Fraser Bullock flanks Mitt Romney at a 10th anniversary reception in Salt Lake City last February. (ATR)
Romney has become Mr. Olympics among U.S. politicians. He is the white knight who rode into Salt Lake City to lead the 2002 Olympics out of the deep funk wrought by the IOC vote-buying scandal. Romney touts with regularity his experience cleaning things up in Salt Lake City, including mentions in the final presidential debates. If elected, Romney will be the first CEO of an Olympic organizing committee to become head of state.
And he’s become a regular at the Games, invited in his status as an OCOG chief. Romney has attended every Olympics since Sydney; Obama has yet to go to a Games.
But while he may have helped save the 2002 Winter Olympics, Romney may still not be an IOC favorite. He often reminded that the IOC bore a share of the blame for Salt Lake City’s mess.
Mitt Romney, pictured here with IOC president Jacques Rogge at Salt Lake City's ski jump venue in 2001, is a familiar face for the 65 current IOC members elected prior to 2002. (ATR)
Romney did not score points when he showed up in London on the eve of the Olympics, expressing concerns for security at the 2012 Games. Besides a lambasting in the British press, the Obama campaign lampooned Romney’s London gaffes in a website video.
But does it make a difference who will be president? Not according to senior U.S. IOC member Anita DeFrantz – also a member of the USOC working group studying what to do about a new bid.
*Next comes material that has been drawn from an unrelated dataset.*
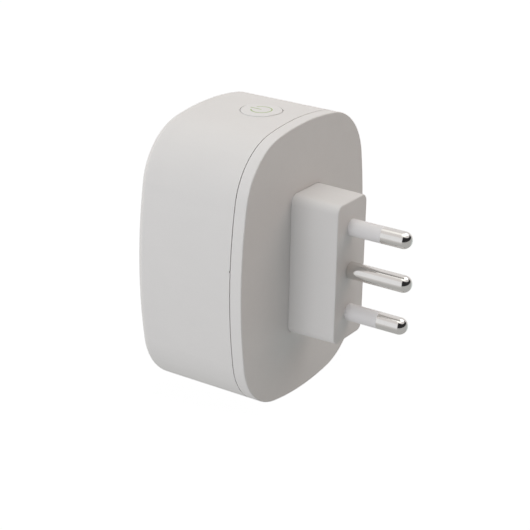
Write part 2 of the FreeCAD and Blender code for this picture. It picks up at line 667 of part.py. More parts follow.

“Each bid needs the support of the White house. And for every bid that I know of, from 1976 on, the White House has been informed and the President has been involved,” she tells ATR
“In my opinion the respect for the office of the head of state makes it unnecessary to compare what person holds the office. Each bid is unique so the only question is, do you have support of the national government?” says DeFrantz.
IOC member Alex Gilady of Israel says it’s not up to the President of the U.S. to secure a new bid.
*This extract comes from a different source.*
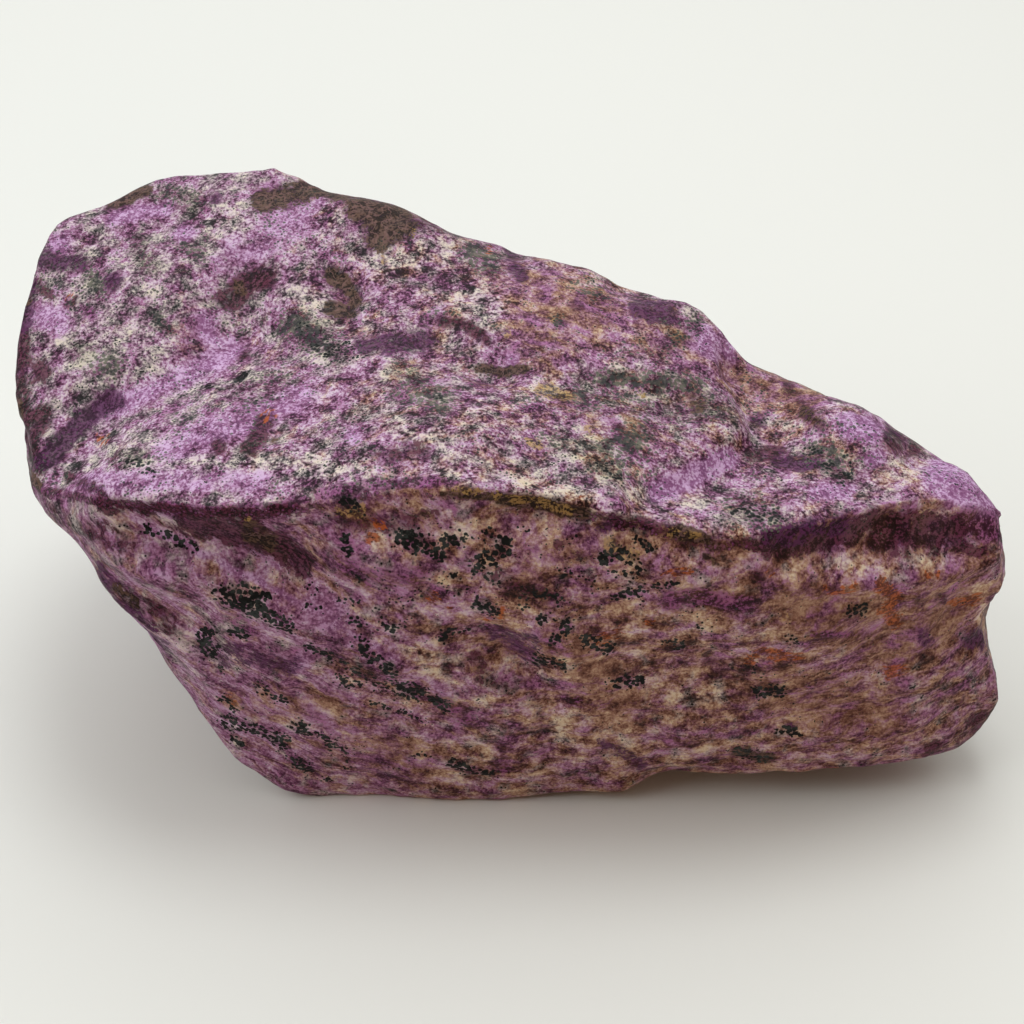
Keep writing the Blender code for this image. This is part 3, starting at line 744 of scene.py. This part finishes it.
def make_stone():
    mesh = finer_mesh()
    points, facing = positions(mesh), normals(mesh)
    points += facing * relief(points, facing)[:, None]
    points[:, 2] = np.maximum(points[:, 2], 0.0)
    mesh.vertices.foreach_set("co", (points * MM).ravel())
    mesh.update()
    facing = normals(mesh)
    for index, kind in enumerate(MARKS):
        store(mesh, kind, marking(kind, index, points, facing))
    across, down, seen = in_picture(points, facing)
    shown = share_seen(seen)
    above = np.interp(across, *zip(*RIDGE)) - down
    above = above + UPPER_WANDER * noise_at(points, UPPER_WANDER_SIZE, seed=33.0)
    # The rim: a band of painted shade under the ridge, where it overhangs.
    off_rim = np.abs(above + RIM_BELOW + RIM_WANDER * noise_at(points, RIM_WANDER_SIZE, seed=12.0))
    rim = shown * np.interp(across, *zip(*RIM)) * smooth_step(RIM_FADE - off_rim / RIM_BELOW)
    store(mesh, "rim", rim)
    upper = shown * smooth_step(above / UPPER_EDGE + 0.5)
    upper += (1 - shown) * smooth_step(facing[:, 2] / UPPER_SLOPE)
    store(mesh, "upper", upper)
    piece = bpy.data.objects.new("rough_stone", mesh)
    bpy.context.scene.collection.objects.link(piece)
    mesh.materials.clear()
    mesh.materials.append(stichtite())
    mesh.shade_smooth()
    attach(piece, "root")
    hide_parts("stone")


# The stone's colours.
BLACK = (0.006, 0.007, 0.007)
GREEN = (0.030, 0.037, 0.036)
GREY_GREEN = (0.115, 0.120, 0.092)
OLIVE_DARK = (0.018, 0.011, 0.007)
OLIVE = (0.105, 0.060, 0.040)
VEIN = (0.200, 0.110, 0.105)
# The dark violet is also the colour of painted shade on facets turned away from the light.
VIOLET_DARK = (0.024, 0.006, 0.020)
VIOLET = (0.100, 0.024, 0.088)
# The dark maroon is also the colour of painted shade under the ridge.
MAROON_DARK = (0.012, 0.003, 0.004)
MAROON = (0.105, 0.022, 0.050)
MAGENTA_DARK = (0.036, 0.006, 0.022)
MAGENTA = (0.270, 0.070, 0.215)
PINK = (0.400, 0.150, 0.330)
LILAC = (0.260, 0.100, 0.250)
# The pale lilac is also the colour of the painted highlight on the right end's top.
PALE_LILAC = (0.590, 0.380, 0.640)
RUST_DARK = (0.120, 0.030, 0.010)
RUST = (0.420, 0.100, 0.022)
GOLD = (0.420, 0.260, 0.090)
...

“There is no connection. A good bid carries itself,” he notes.
Mitt Romney and wife Ann at the opening ceremony of London 2012. (Getty Images)
Predictably, however, backers of Romney see the former Salt Lake City chief as the best person to put in the White House to support a new U.S. bid.
“I really believe that it’s about relationships with a bid and Mitt has those IOC relationships,” former USOC president Bill Hybl tells ATR
. Hybl, once a Republican member of Congress, has contributed to the Romney campaign.
So has ex-USOC secretary general Harvey Schiller, who tells ATR
that he believes Romney is better for a new U.S. bid. And even if Romney fails to win election, Schiller says the former SLOC chief can still be a “potent force” for a U.S. bid.
Schiller isn’t selling short the appeal Obama may offer the IOC. He believes the President is liked by the IOC. He says the President “deserves credit for going to Copenhagen, thinking he could make a difference”.
It should be noted that if re-elected, Obama will end his White House tenure in 2016, a year before the IOC vote for 2024. But if Romney is elected next week, he’ll be in line for a second term that would include the IOC Session in 2017 when that vote takes place.
"Fan in Chief" Barack Obama with First Lady Michelle Obama by his side as U.S. Olympians and Paralympians visit the White House last month. (ATR/Panasonic Lumix)
Neither Obama nor Romney has spoken out on a new U.S. bid during the campaign; it is to be fair, a non-existent issue. First the USOC must decide whether to bid for Summer 2024 and then find a suitable candidate city.
But if Obama wins, why not try again to win the Games for his hometown of Chicago in 2024? And if Romney wins, the obvious question is why not try for a 2026 Winter Games in Salt Lake City? While the search for a candidate city could be the most political part of the process, there’s no history of White House involvement in choosing U.S. bid cities.
Presumably the USOC will navigate that decision on its own, coming up with a city that will deserve the backing of the President, whoever that is, whichever Games – summer or winter.
Paul George, who was a USOC vice president in the 1990s and served on IOC commissions for the Turin Olympics, says he believes the intention of the USOC to forge a national bid will be a good approach – but needs more than White House support.
“The idea of a national bid makes sense, such that you have Congress behind it, the President behind it, the federal government behind it. It’s such a major undertaking,” he says.
President Obama starts a receiving line for Olympians and Paralympians during their September visit to the White House. (ATR/Panasonic Lumix)
Obama or Romney? The polls point to a close finish Nov. 6.
“The momentum is clearly in Mitt’s direction,” the partisan Bullock assures.
“I think he’ll be the next President.”